Sophisticated computers with sophisticated operating systems (many of which are in Free Software and Open Source) are available for use and study at very low cost. The Internet provides thousands of articles on computer science published over the years, many of which are “free” for download.
Not only are there operating systems, but there are compilers, databases, networking programs and all sorts of other programs to allow a young person interested in computing to investigate almost anything they want to learn.
In addition there are papers, books and Internet forums where people can pose questions and get answers. In fact, universities such as MIT and Rice have been posting their course information on the Internet for people to read as they wish.
So what does a university offer above and beyond the information which can be found so easily on the Internet today?
First of all, a university develops a curriculum.
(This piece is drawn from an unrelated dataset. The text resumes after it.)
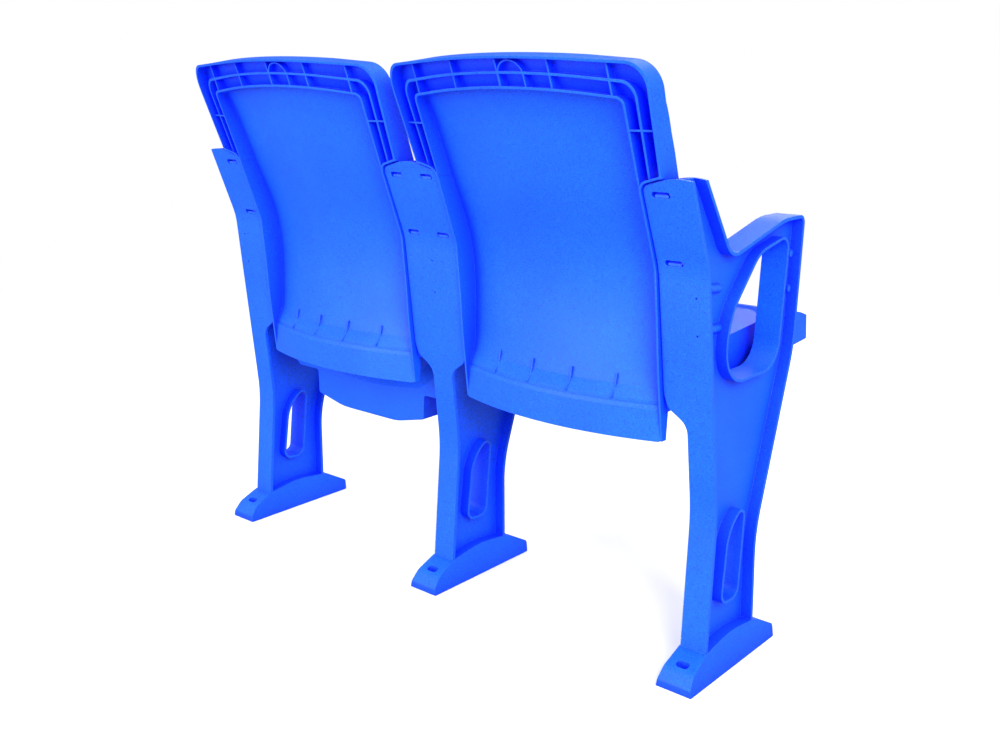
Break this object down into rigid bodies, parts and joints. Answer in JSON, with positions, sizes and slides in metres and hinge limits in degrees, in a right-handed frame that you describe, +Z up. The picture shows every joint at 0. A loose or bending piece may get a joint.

This is a list of courses which the university feels is the basis of what a student should know for a particular topic, whether it be business, or electrical engineering. The curriculum may include math, natural languages, some humanities, some physical sciences--in other words background knowledge that will help the student as they go through life.
Realizing that the faculty only has limited time with the students, the discussions around which studies are most needed for any future need of the student are often long and tedious. I remember years ago trying to “retire” a course that we felt was now obsolete and replace it with a “more modern course”, but had one professor point out a very real need to keep that older course in the curriculum.
Secondly the university develops the course materials for that curriculum. In the old days that would mean selecting a book (and in the always changing computer field books quickly became obsolete), finding other materials for the students, developing a flow to the presentation of the material and (of course) developing the tests.
Third, the university offers a convenient place for the student to get their questions answered, whether it be from the professor themselves, or from the other students who are studying the same information.
Fourth, the university offers a place for research to be done, and the use of students in doing this research not only gives instruction in how to attack and solve a problem, but allows the student to have a real and practical view of how the knowledge is applied, and how to find data and sift through it to find information. In reality, a university is not about “training” or “knowledge”. The real job of a university is to teach a student how to self-educate, and (of course) to demonstrate that the student is capable of that through testing.
I have advised people who want to learn computer science on their own to get a college catalog (or several from different universities) and look up the curriculum that they want to study. Make a list of the courses, and from that a list of the books and magazine articles that those courses say are necessary to read. Usually you can get this from the book lists provided at the college bookstore for each course.
Now read the books and practice what they talk about. Do all of the problems at the end of each chapter. If you have questions, find a forum on the Internet treating that topic. Scan the forum to see if anyone else has already asked your question, and if not, ask it.
Join in the forums to discuss topics.
If you are studying computer science, you might want to join a project in the area that you are currently studying. See how that project implemented some of the theories and algorithms you are studying.
Keep doing this until you have finished all the books.
Of course this procedure does not supply sports, physical education or late night beer parties, but for someone with enough drive and ambition, they can certainly get the equivalent of a university education on their own.
What else does a university do? A university allows you to meet different people from different walks of life with different views on topics, but these days the Internet also allows that to happen.
The university also “certifies”. The diploma that you receive in effect states that you followed a certain curriculum, and to the satisfaction of your professors you both know the material and have survived the learning process....both of which are important, for now you will find that your learning is just beginning.
There is no way that a university can feed you the information that you really need for your job in the few short hours they have you each day, nor in the late-night hours that you spent in the library. Now you will be going to a job which is forty or fifty or sixty hours a week and you will learn much, much more.
What will happen if you do not go to a university? You might do what I suggested above, and you could be one of those very bright, hard-driving people that learn what you need to know as you need to know it. I have known several self-taught, self-motivated people who were highly successful without the university degree.
On the other hand there are lots of people who do not get the breadth of knowledge that the university provides, and they become very focused, lacking the width of knowledge that a university offers.
I know some people who decide what body of knowledge they need for a particular job and find out later that they were woefully underestimating what knowledge they needed. Or they studied it, thought they had the knowledge they needed to the depth and understanding, but were mistaken.
This is one of the things I learned from taking the LPI exams. While I had a good grasp of the concepts of computer science and a lot of experience in maintaining Unix and even Linux systems, the breath of knowledge about running a modern-day enterprise from a systems administration standpoint was lacking. Fortunately from the objectives stated at the LPI site and the amount of free information on the Internet I was able to fill in the information that I needed to pass the test.
A university degree is one more thing to add to your CV that potential employers may want to find, but does not guarantee a job. Likewise a person who knows a broad range of material, has demonstrated their capabilities through Open Source projects or other types of work, and has some certifications behind them also have a good chance of getting an excellent job.